Börek was a popular element of Ottoman cuisine, and may have been invented at the Ottoman court,[1][2] though there are also indications it was made among Central Asian Turks;[3] other versions may date to the Classical era of the eastern Mediterranean.[4][5][6]

The word börek comes from Turkish and refers to any dish made with yufka. Tietze proposes that the word comes from the Turkic root bur- 'to twist',.[7][8] Sevortyan offers various alternative etymologies, all of them based on a fronted vowel /ö/ or /ü/. Tietze's proposed source "bur-" (with a backed vowel /u/) for büräk/börek (with fronted vowels) is not included, because sound harmony would dictate a suffix "-aq" with a harmonised, backed /q/.[9] Turkic languages in Arabic orthography, however, invariably write ك and not ق which rules out "bur-" which has a backed vowel /u/ at its core.

Börek may have its origins in Turkish cuisine and may be one of its most significant and, in fact, ancient elements of the Turkish cuisine, having been developed by the Turks of Central Asia before their westward migration to Anatolia in the late Middle Ages,[2][3] or it may be a descendant of the pre-existing Eastern Roman (Byzantine) Anatolian dish en tyritas plakountas (Byzantine Greek: εν τυρίτας πλακούντας) "cheesy placenta", itself a descendant of placenta, the classical baked layered dough and cheese dish of Ancient Roman cuisine.[4][5][6]
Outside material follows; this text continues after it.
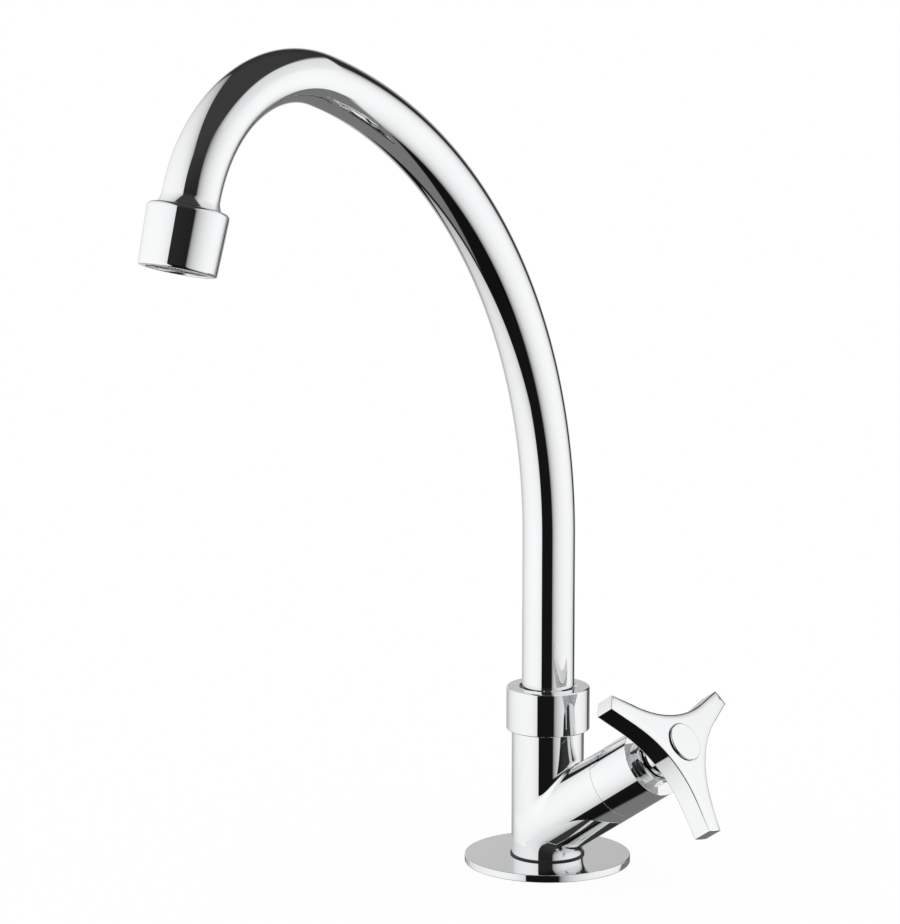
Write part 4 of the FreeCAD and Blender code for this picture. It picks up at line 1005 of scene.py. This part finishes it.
dress(put(neck_nut, to_branch), polished_chrome, "base_unit", "polished_chrome", "neck_nut")

# Handle
# A chromed casting with three tapering arms, hollow sides between them and a shallow dome in
# front, on a short round hub. It sits on the spindle's spline.
ARMS = 3
ARM_TURN = math.radians(-10)
TIP_WIDTH = 6.0 * MM
WAIST_RADIUS = 11.0 * MM
ARM_TAPER = math.radians(5.4)
HANDLE_BACK = 65.0 * MM
HANDLE_FRONT = 73.5 * MM
CROWN_RADIUS = 1100 * MM
FRONT_ROUND = 0.7 * MM
SOFT_WIDTH = 2.2 * MM
SOFT_SLOPE = math.radians(20)
BACK_ROUND = 0.7 * MM
TIP_CORNER = 0.3 * MM
TIP_STEPS = 2
HOLLOW_STEPS = 40
ROUND_STEPS = 5
SOFT_STEPS = 6
CORNER_STEPS = 3
OUTLINE_WELD = 1e-5
ANGLE_SLACK = 1e-4
TIP_SLACK = 0.01 * MM
FACE_SLACK = 0.1 * MM
FLAT_NORMAL = 0.99
BACK_NORMAL = -0.5
HUB_RADIUS = 7.5 * MM
HUB_EDGE = 0.4 * MM
CAP_SEAT = 72.6 * MM
CAP_PLUG_RADIUS = 4.35 * MM
CAP_GROOVE = 0.4 * MM
SOCKET_RADIUS = 4.05 * MM
SOCKET_END = 67.1 * MM
SCREW_HOLE = 2.2 * MM
SCREW_SEAT = 69.0 * MM
RECESS_MARGIN = 3 * MM
HUB_STEPS = 72
HANDLE_LIMIT = 28
MATT_METALLIC = 0.25
matt_plating = metal("matt_plating", (0.84, 0.85, 0.86, 1), (0.76, 0.77, 0.78, 1),
                     rough=(0.42, 0.55), ripple=(400.0, 4e-6))
set_inputs(matt_plating.node_tree.nodes["Principled BSDF"], Metallic=MATT_METALLIC)
hub_start, _, tip_radius = span("handle", branch_base, branch_axis)
cap_low, cap_high, cap_radius = span("index_cap", branch_base, branch_axis)
half_share = math.pi / ARMS
tip_angle = math.asin(TIP_WIDTH / 2 / tip_radius)
tip_x = tip_radius * math.cos(tip_angle)
# A hollow is an arc that runs smoothly into the arms at its sides, with its deepest place at the
# waist. Its centre is hollow_reach from the middle of the handle.
hollow_reach = ((WAIST_RADIUS - tip_x * math.sin(ARM_TAPER) - TIP_WIDTH / 2 * math.cos(ARM_TAPER))
                / (1 - math.cos(half_share) * math.sin(ARM_TAPER)
                   - math.sin(half_share) * math.cos(ARM_TAPER)))
hollow_radius = hollow_reach - WAIST_RADIUS
hollow_sweep = 2 * (math.pi / 2 - half_share - ARM_TAPER)
# The handle's own X runs down across the branch, and its Y is the part's Y
handle_x = Vector((branch_axis.z, 0, -branch_axis.x))
handle_y = branch_axis.cross(handle_x)
handle_turned = Matrix((
    (handle_x.x, handle_y.x, branch_axis.x, 0), (handle_x.y, handle_y.y, branch_axis.y, 0),
    (handle_x.z, handle_y.z, branch_axis.z, 0), (0, 0, 0, 1)))
to_handle = Matrix.Translation(branch_base) @ handle_turned @ Matrix.Rotation(ARM_TURN, 4, "Z")


def on_circle(radius, angle):
    """A point of the handle's back face, by its radius and angle."""
    return Vector((radius * math.cos(angle), radius * math.sin(angle), HANDLE_BACK))


def at_tip_corner(place):
    """Whether a place is on the upright edge at either side of an arm's tip."""
    turned = math.atan2(place.y, place.x) % (math.tau / ARMS)
    off_middle = min(turned, math.tau / ARMS - turned)
    return (abs(off_middle - tip_angle) < ANGLE_SLACK
            and abs(place.xy.length - tip_radius) < TIP_SLACK)


def rounded_edge(radius, sweep):
    """The steps (inward, up) that draw a face in over a round edge, up to a sweep of its turn."""
    angles = [sweep * step / ROUND_STEPS for step in range(ROUND_STEPS + 1)]
    return [(radius * (math.cos(low) - math.cos(high)), radius * (math.sin(high) - math.sin(low)))
            for low, high in zip(angles, angles[1:])]


handle = start_point("handle", on_circle(tip_radius, -tip_angle))
for arm in range(ARMS):
    arm_angle = arm * math.tau / ARMS
    bpy.ops.mesh.spin(
        steps=TIP_STEPS, angle=-2 * tip_angle, center=(0, 0, HANDLE_BACK), axis=(0, 0, 1))
    tip_end = on_circle(tip_radius, arm_angle + tip_angle)
    centre = on_circle(hollow_reach, arm_angle + half_share)
    touch_angle = arm_angle - math.pi / 2 - ARM_TAPER
    touch = centre + hollow_radius * Vector((math.cos(touch_angle), math.sin(touch_angle), 0))
    bpy.ops.mesh.extrude_vertices_move(TRANSFORM_OT_translate={"value": touch - tip_end})
    bpy.ops.mesh.spin(steps=HOLLOW_STEPS, angle=hollow_sweep, center=centre, axis=(0, 0, 1))
    next_tip = on_circle(tip_radius, arm_angle + math.tau / ARMS - tip_angle)
    leave_angle = touch_angle - hollow_sweep
    leave = centre + hollow_radius * Vector((math.cos(leave_angle), math.sin(leave_angle), 0))
    bpy.ops.mesh.extrude_vertices_move(TRANSFORM_OT_translate={"value": next_tip - leave})
bpy.ops.mesh.select_all(action="SELECT")
bpy.ops.mesh.remove_doubles(threshold=OUTLINE_WELD)
bpy.ops.mesh.edge_face_add()
# Both faces are drawn in over a round edge. Buffing has also sloped the front down to that edge
front_insets = rounded_edge(FRONT_ROUND, math.pi / 2 - SOFT_SLOPE)
for step in range(SOFT_STEPS):
    slope = SOFT_SLOPE * (1 - (step + 0.5) / SOFT_STEPS)
    front_insets.append((SOFT_WIDTH / SOFT_STEPS, SOFT_WIDTH / SOFT_STEPS * math.tan(slope)))
back_insets = rounded_edge(BACK_ROUND, math.pi / 2)
edge_height = sum(rise for _, rise in front_insets)
bpy.ops.transform.translate(value=(0, 0, BACK_ROUND))
bpy.ops.mesh.extrude_region_move(TRANSFORM_OT_translate={
    "value": (0, 0, HANDLE_FRONT - HANDLE_BACK - BACK_ROUND - edge_height)})
bpy.ops.mesh.select_all(action="SELECT")
bpy.ops.mesh.normals_make_consistent(inside=False)
bpy.ops.mesh.select_mode(type="FACE")
for way, insets in ((1, front_insets), (-1, back_insets)):
    bpy.ops.mesh.select_all(action="DESELECT")
    bpy.ops.object.mode_set(mode="OBJECT")
    for face in handle.data.polygons:
        face.select = face.normal.z * way > FLAT_NORMAL
    bpy.ops.object.mode_set(mode="EDIT")
    for inward, rise in insets:
        bpy.ops.mesh.inset(thickness=inward, depth=rise, use_even_offset=True)
bpy.ops.mesh.select_all(action="DESELECT")
bpy.ops.mesh.select_mode(type="EDGE")
bpy.ops.object.mode_set(mode="OBJECT")
for edge in handle.data.edges:
    first, last = (handle.data.vertices[corner].co for corner in edge.vertices)
    edge.select = at_tip_corner(first) and at_tip_corner(last)
bpy.ops.object.mode_set(mode="EDIT")
bpy.ops.mesh.bevel(offset=TIP_CORNER, segments=CORNER_STEPS, affect="EDGES")
bpy.ops.mesh.select_mode(type="VERT")
bpy.ops.object.mode_set(mode="OBJECT")
bpy.ops.object.transform_apply(location=True, rotation=True, scale=True)
combine(handle, lathe("hub", [
    (0, hub_start), (HUB_RADIUS - HUB_EDGE, hub_start), (HUB_RADIUS, hub_start + HUB_EDGE),
    (HUB_RADIUS, HANDLE_BACK + MM), (0, HANDLE_BACK + MM)], HUB_STEPS), "UNION")
combine(handle, lathe("cap_recess", [
    (0, hub_start - MM), (SOCKET_RADIUS, hub_start - MM), (SOCKET_RADIUS, SOCKET_END),
    (SCREW_HOLE, SOCKET_END), (SCREW_HOLE, SCREW_SEAT), (CAP_PLUG_RADIUS, SCREW_SEAT),
    (CAP_PLUG_RADIUS, CAP_SEAT), (cap_radius + CAP_GROOVE, CAP_SEAT),
    (cap_radius + CAP_GROOVE, HANDLE_FRONT + RECESS_MARGIN),
    (0, HANDLE_FRONT + RECESS_MARGIN)], HUB_STEPS), "DIFFERENCE")
smooth(handle, HANDLE_LIMIT)
# The front is then ground to a shallow dome, which tilts its normals as it lowers its rim
mesh = handle.data
normals = []
for corner, loop in zip(mesh.corner_normals, mesh.loops):
    place = mesh.vertices[loop.vertex_index].co
    normal = corner.vector.copy()
    if place.z > CAP_SEAT + FACE_SLACK:
        normal = (normal + Vector((place.x, place.y, 0)) * normal.z / CROWN_RADIUS).normalized()
    normals.append(tuple(normal))
for vertex in mesh.vertices:
    if vertex.co.z > CAP_SEAT + FACE_SLACK:
        vertex.co.z -= vertex.co.xy.length_squared / (2 * CROWN_RADIUS)
mesh.normals_split_custom_set(normals)
dress(handle, polished_chrome, "handle_unit", "polished_chrome", "handle")
# Only what shows is polished to a mirror, so the back of the arms keeps the casting's matt finish
mesh.materials.append(matt_plating)
for face in mesh.polygons:
    if face.normal.z < BACK_NORMAL and face.center.z > HANDLE_BACK - FACE_SLACK:
        face.material_index = 1
put(handle, to_handle)

# Index cap
# A blank chromed cap pressed into the handle's middle over the screw, with a fine groove round it.
CAP_ROUND = 0.6 * MM
cap_outline = [
    (0, cap_low), (CAP_PLUG_RADIUS, cap_low), (CAP_PLUG_RADIUS, CAP_SEAT), (cap_radius, CAP_SEAT)]
cap_outline += corner_arc((cap_radius - CAP_ROUND, cap_high - CAP_ROUND), CAP_ROUND, 0, 90)
index_cap = lathe("index_cap", cap_outline + [(0, cap_high)])
smooth(index_cap)
dress(put(index_cap, to_branch), polished_chrome, "handle_unit", "polished_chrome", "index_cap")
Recent ethnographic research indicates that börek was probably invented separately by the nomadic Turks of central Asia some time before the seventh century.[10]

Distribution and variants

Börek is very popular in the cuisines of the former Ottoman Empire, especially in North Africa and throughout the Balkans. The South Slavic cuisines also feature derivatives of the börek. Börek is also part of Mizrahi and Sephardic Jewish traditions. They have been enthusiastically adopted by the Ottoman Jewish communities, and have been described, along with boyos de pan and bulemas, as forming "the trio of preeminent Ottoman Jewish pastries".[11]

Turkey

A tray of Su böreği from Turkey
Sigara or kalem böreği
Çibörek and Ayran

Turkey enjoys a wide variety of regional variations of börek among the different cultures and ethnicities composing it, including:

  • Su böreği 'water börek' is one of the most common types. Sheets of dough are boiled briefly in large pans, then a mixture of feta cheese and parsley (or in an alternative recipe minced meat, onions, tomato sauce) and oil is scattered between the layers. The whole thing is brushed with butter and laid in a masonry oven to cook.[2] it may be thought of as a drier, less saucy version of the Italian lasagna.
  • Sigara böreği 'cigarette börek' or kalem böreği 'pen börek', a smaller, cylindrical variety is often filled with feta cheese, potato, parsley and sometimes with minced meat or sausage. A variety of vegetables, herbs and spices are used in böreks, such as spinach, nettle, leek, and courgette, and usually ground black pepper. The name kalem böreği was adopted in September 2011 by some Turkish pastry organisations in order to avoid alluding to smoking.[12]
  • Paçanga böreği, is a traditional Sephardic Jewish specialty of Istanbul filled with pastırma or kaşar, and julienned green peppers fried in olive oil and eaten as a meze.
  • Saray böreği 'palace börek' is a layered börek where fresh butter is rolled between each of the dough sheets.
  • Talaş böreği or Nemse böreği 'sawdust' or 'Austrian' börek, is a small square börek mostly filled with lamb cubes and green peas, that has starchier yufka sheets, making it puffy and crispy.
  • Kol böreği 'arm börek' is prepared in long rolls, either rounded or lined, and filled with either minced meat, feta cheese, spinach or potato and baked at a low temperature.
  • Sarıyer böreği is a smaller and a little fattier version of the "Kol böreği", named after Sarıyer, a district of Istanbul
  • Gül böreği 'rose börek', also known as Yuvarlak böreği 'round or spiral börek' are rolled into small spirals and have a spicier filling than other börek.
  • Çiğ börek or Çibörek 'raw börek' is a half-round shaped börek, filled with raw minced meat and fried in oil on the concave side of the sac, very popular in places with a thriving Tatar community, such as Eskişehir, Polatlı and Konya.
  • Töbörek is another Tatar variety, similar to a çiğ börek, but baked either on the convex side of the sac, or in a masonry oven instead of being fried in oil.
  • Laz böreği, a specialty of the Rize region, is a sweet version, filled with muhallebi (Ottoman-style milk pudding or custard) and served sprinkled with powdered sugar. It similar to Greek Bougatsa.
  • Kürt Böreği is similar to Laz böreği, without the custard filling. It is also called sade (plain) börek and served with fine powdered sugar.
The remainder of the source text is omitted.